14. Despite these being the injuries, Shri Adhyaru urged that as these had been caused by a fire arm, as deposed by Sanjuben who was examined as PW 7, and as the pellet had struck the head, intention or knowledge to cause death was present. We do not think if we would be justified to read the aforesaid mens rea because though the injury was by a pellet, it only seems to have grazed the head of Sanjubhen. We, therefore hold that ingredients of section 307 are not satisfied qua Sanjuben. Instead, the offence committed would attract section 324. As the injuries in question had been caused, as per the evidence of PW-7 herself, by appellant No.9 Shivrajbhai (accused No.11), we convict him under section 324 and award R.I. for one year and a fine of Rs.1,000/-, in default, S.I. for one month, as sentence. Appellant Nos. 3,8,10 and 14 stand acquitted under section 307/149 for wrong done to Sanjuben.
15. But insofar as Jagdishbhai is concerned, on his being examined around 9.45 a.m. on the day of the occurence, PW 17 had found multiple punctured wounds with about 17 entry wounds in the middle part of the hand from the right side elbow. The X-ray showed fracture of the right side ulna. An attempt to murder, has therefore, to be read insofar as he is concerned. From his evidence, who came to be examined as PW 3, it is to be found that it was accused No.4 Bhupatibhai, who is appellant No.3, at whose hand he had received the injury. We would, therefore, while acquitting other appellants for the offence under section 307/149 convict Bhupatibhai under section 307. As to the sentence for this offence, we are satisfied that imprisonment for five years, instead of 10 years as awarded, would meet the ends of justice, and we order accordingly.

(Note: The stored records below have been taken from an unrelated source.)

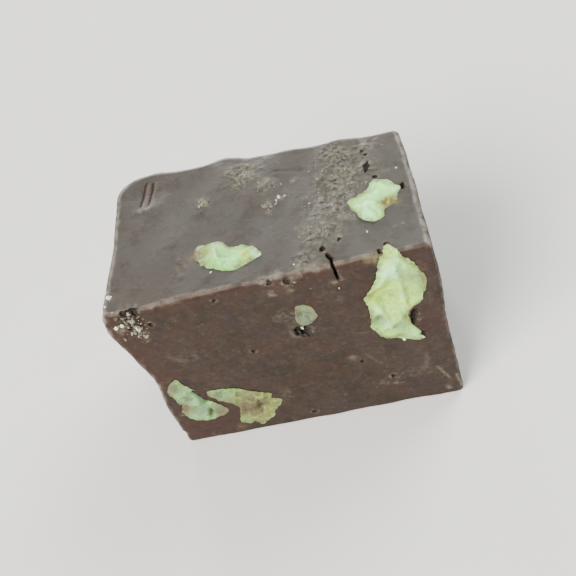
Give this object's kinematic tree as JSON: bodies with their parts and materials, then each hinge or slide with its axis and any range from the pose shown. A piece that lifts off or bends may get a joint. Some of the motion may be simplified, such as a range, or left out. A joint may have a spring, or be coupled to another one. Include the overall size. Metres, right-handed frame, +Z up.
{
  "type": "chocolate walnut candy",
  "caption": "Hand-cut block of firm milk chocolate candy with chopped walnut kernels set through it and cut flush with its faces.",
  "frame": {"origin": "middle of the base of the block's bounding box, on the surface that it rests on", "axes": "+Z up, +X along the block's longest side to the viewer's right, +Y from the front face to the back face, across its thinnest side"},
  "size_m": [0.0334, 0.0198, 0.0249],
  "materials": {
    "chocolate": "satin, knife-cut, with a faint grey bloom",
    "walnut": "cut kernel, dull, cream with ochre skin at its rim"
  },
  "bodies": {
    "root": {"chocolate": "chocolate", "walnut_front_large": "walnut", "walnut_front_small": "walnut", "walnut_front_left": "walnut", "walnut_front_low": "walnut", "walnut_top_left": "walnut", "walnut_top_right": "walnut", "walnut_left_upper": "walnut", "walnut_left_lower": "walnut", "walnut_left_small": "walnut", "walnut_left_back": "walnut", "walnut_right_large": "walnut", "walnut_right_upper": "walnut", "walnut_right_low": "walnut", "walnut_right_back": "walnut", "walnut_back_large": "walnut", "walnut_back_long": "walnut", "walnut_back_middle": "walnut", "walnut_back_corner": "walnut", "walnut_back_low": "walnut", "walnut_back_upper": "walnut", "walnut_back_tip": "walnut", "walnut_base_large": "walnut", "walnut_base_round": "walnut", "walnut_base_small": "walnut", "walnut_base_right": "walnut"}
  },
  "joints": []
}
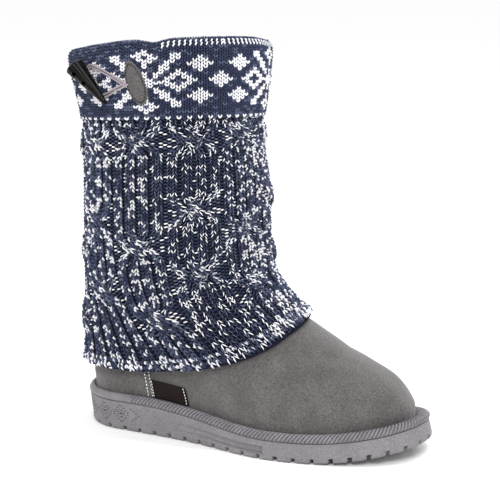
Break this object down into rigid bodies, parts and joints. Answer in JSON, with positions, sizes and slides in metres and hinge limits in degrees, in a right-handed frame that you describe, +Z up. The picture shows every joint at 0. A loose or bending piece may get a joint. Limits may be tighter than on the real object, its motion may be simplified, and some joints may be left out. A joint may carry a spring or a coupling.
{
  "type": "mukluk boot",
  "caption": "Right mukluk boot: suede foot on a moulded sole with a ribbed welt, cable-knit leg, turned-down patterned knit cuff, and a horn toggle on a cord loop.",
  "frame": {"origin": "on the floor, under the middle of the boot's bounding box", "axes": "+X from heel to toe, +Y to the inner side of the foot, +Z up"},
  "size_m": [0.2736, 0.1246, 0.2864],
  "materials": {
    "sole": "matt moulded foam rubber",
    "welt": "satin ribbed rubber",
    "insole": "short fleece",
    "suede": "napped suede",
    "knit": "marled cable knit",
    "cuff": "two-colour knit",
    "stitching": "sewn seam",
    "label": "woven tape",
    "cord": "waxed cord",
    "horn": "polished"
  },
  "bodies": {
    "root": {"outsole": "sole", "welt": "welt", "insole": "insole", "upper": "suede", "knit_leg": "knit", "knit_cuff": "cuff", "seam_outer": "stitching", "seam_inner": "stitching", "side_label": "label", "toggle_patch": "suede", "toggle_loop": "cord", "toggle_horn": "horn"}
  },
  "joints": []
}
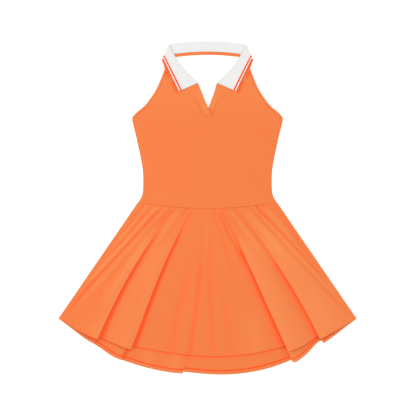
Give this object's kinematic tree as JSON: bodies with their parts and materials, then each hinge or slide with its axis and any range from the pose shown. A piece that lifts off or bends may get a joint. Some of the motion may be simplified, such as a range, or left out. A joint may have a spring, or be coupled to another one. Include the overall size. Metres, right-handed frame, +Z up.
{
  "type": "tennis dress",
  "caption": "Sleeveless orange knit tennis dress lying flat, with a white ribbed polo collar, a V placket and a flared skirt that hangs longer at the back.",
  "frame": {"origin": "On the floor under the middle of the dress: the centre of its bounding box seen from above, at the height of the back's underside.", "axes": "+X across the dress towards the right of the picture, which is the wearer's left. +Y along it from the hem towards the neck. +Z up from the floor, out of the front."},
  "size_m": [0.7586, 0.8473, 0.0154],
  "materials": {
    "orange_knit": "matte knit",
    "white_rib": "matte rib knit"
  },
  "bodies": {
    "root": {"front_bodice": "orange_knit", "back_bodice": "orange_knit", "front_skirt": "orange_knit", "back_skirt": "orange_knit", "placket_over": "orange_knit", "placket_under": "orange_knit", "armhole_binding_left": "orange_knit", "armhole_binding_right": "orange_knit", "neck_band": "orange_knit", "collar": "white_rib"}
  },
  "joints": []
}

16. We would now advert to the conviction of accused No. 15 Nathubhai, who is appellant No.13. Shri Mehta appearing for him had a grievance about his conviction under various sections of law inasmuch as he is one of the accused who had neither been named in the FIR nor in any of the dying declaration, nor in the statements made before the police as late as 3.4.91 – occurrence having been taken place on 15.3.91. Though in the court he was named by PW 2, 3 and 4, our attention has been invited by Shri Mehta to what PW2, who was the informant, stated in his evidence, which was that name of this appellant had not been given in his complaint nor in the police statement. This witness further stated that when his police statement was recorded on 3.4.91, he recollected that the name of this appellant was left out from the complaint, but no steps were taken by him to get his name recorded. As to PW 3, the submission was that he was minor at the time of the occurrence. As regards 4 the contention was that he had admitted about his not having named this appellant either in his police statement or any other statement. This being the position, we entertain doubt about his presence at the place of occurrence on 15.3.1991 and order for his acquittal.

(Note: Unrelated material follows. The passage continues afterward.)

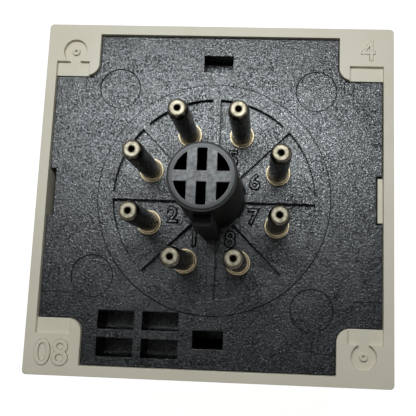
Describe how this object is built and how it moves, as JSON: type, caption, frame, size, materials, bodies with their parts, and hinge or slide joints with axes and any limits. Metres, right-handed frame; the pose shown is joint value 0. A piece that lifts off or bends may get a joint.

17. Insofar as offence under section 326 is concerned, appellants 2, 6 and 7 have been found guilty. This has been done because of their individual acts. We would say the same about the conviction of appellant No.8 under sections 325 and 323. These convictions have not been challenged before us, as really they could not have been to be reasonable. We further find that appellants 1, 3, 4, 5, 10, 11, 12, 14 and 15 have been found guilty under sections 25 and 27 of the Arms Act. It has been urged that the arms which appellant Nos. 4, 11, 14 and 15 had were licensed. As regards appellant No.4 a statement had also been made that the pistol recovered from him was not in working condition. We would, therefore, set aside their conviction under these sections.
18. Conclusions
(1) Conviction of all the appellants under section 302/149 IPC and section 3 TADA is set aside.
(2) Appellant No.1 stands convicted under section 302 and he would undergo imprisonment for life for this offence and pay fine of Rs.10,000/-, in default undergo S.I. for 2 years. Fine, if realised, shall be paid to the heirs of deceased Rajabhai.
(3) Insofar as offence under 307 is concerned, only appellant No.3 Bhupatibhai (accused No.4) stands convicted. R.I. for 5 years is awarded as sentence to him for this offence. Other appellants are acquitted sofar as section 307 is concerned.
(4) Appellant No.13 Nathubhai (accused No.15) stands acquitted altogether.
(5) Appellant No.9 Shivrajbhai (accused No.11) is convicted under section 324, for which offence he would undergo R.I. for 1 year and pay a fine of Rs.1,000/- in default undergo S.I. for one month.
(6) Conviction of appellants 2,6 and 7 under section 326 is confirmed; so is the sentence of R.I. for five years and fine of Rs.2,000/-, in default S.I. for 3 months.
(7) Conviction of appellant No.8 Babubhai under sections 325 and 323 is confirmed; so too the sentence awarded – this being R.I. for 3 years for offence under section 325 with fine of Rs.1,000/- in default S.I. for 3 months; and R.I. for six months for the 323 offence with a fine of Rs.500/- in default S.I. for one month. These sentences are to run concurrently.
(8) Conviction of appellant Nos.1, 3, 5, 10 and 12 under section 25 and 27 of Arms Act is confirmed; so is the sentence as awarded – which is R.I. for one year and a fine of Rs.1,000/- in default S.I. for 3 months. The order relating to taking into custody of the fire arms alongwith the live cartridges qua them is confirmed. These sentences would run concurrently with sentence for other offences sofar as appellant Nos. 1 and 3 are concerned.
(9) Appellant Nos. 4, 11, 14 and 15 are acquitted for offences under sections 25 and 27 Arms Act.
19. The appeals are allowed accordingly.
20. Before parting, we have felt constrained to observe that though the learned counsel for the appellants had rendered due and proper assistance while advancing oral submissions, they failed to file a chart, as directed, showing which appellant was which accused and has been convicted under which section followed by what sentence. (This was needed because out of 22 accused who faced the trial, 6 have been acquitted and 1 died). This caused us difficulty in preparing the judgment, which could have been avoided by filing the chart.